There is some self-awareness in her role as an auteur. No doubt, Stars at Noon will suffer or profit from the same sort of investigation as her previous works. “Of course, I know I am not James Cameron. I am French, and I live with a French economy of cinema. But if you gave me a big budget like his, I would probably be dead by now,” she says.
Perhaps this is because she is a little crazy, Denis admits, recalling a conversation with Jim Jarmusch in which he warmly accused her of being so. “Making cinema is probably the nervous system going crazy…My mother was a little crazy too. She had a deep love for film. When I was a child, we lived in Africa, in the bush. There was no movie theatre. Instead of reading to us before bed, she would recount a horror or suspense film she watched as a child with her father, and we would be screaming at her [laughs].”
Whatever Denis saw in her mind, as her mother recounted those celluloid creep-fests – perhaps some Franju or Hammer production – in their African home, far away from France, may have planted the seeds that would inspire her singular cinematic imagination. To many movie-goers, Claire Denis is no doubt a master, even if she is unwilling to say so herself. But for all the fawning, the misreadings, or the visceral arousal viewers have when the credits roll, for Denis, it goes back to the basics: making art. Not for art’s sake, she assures me, but because she feels that she has to. “You know,” she says, looking away once again, as though deep in thought, “making films can be hard and painful…I never consider them as an artistic gesture. I always consider making films as an urgency.”

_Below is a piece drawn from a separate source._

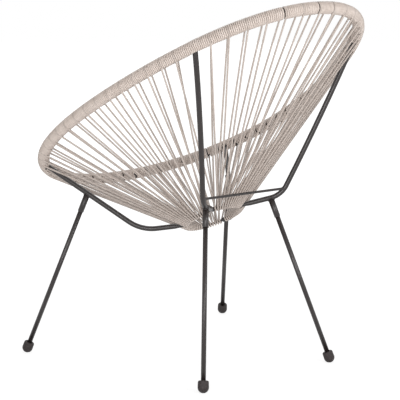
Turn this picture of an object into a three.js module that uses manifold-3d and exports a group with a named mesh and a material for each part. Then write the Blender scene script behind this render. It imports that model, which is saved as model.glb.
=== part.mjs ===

Speaking of urgency, it’s time for the march. As we bid our farewells – Denis preparing for the protest, gathering her lily of the valley as so many in France will have done that day – she smiles and warmly teases me about my earlier use of ‘amazing’ again. It’s a nice way for an artist who is so alert to the intricacies of human behaviour to leave a conversation. Perhaps, though, like many of her audience, I’m just reading too much into it. “Well…” she grins, “Goodbye Mr Amazing.”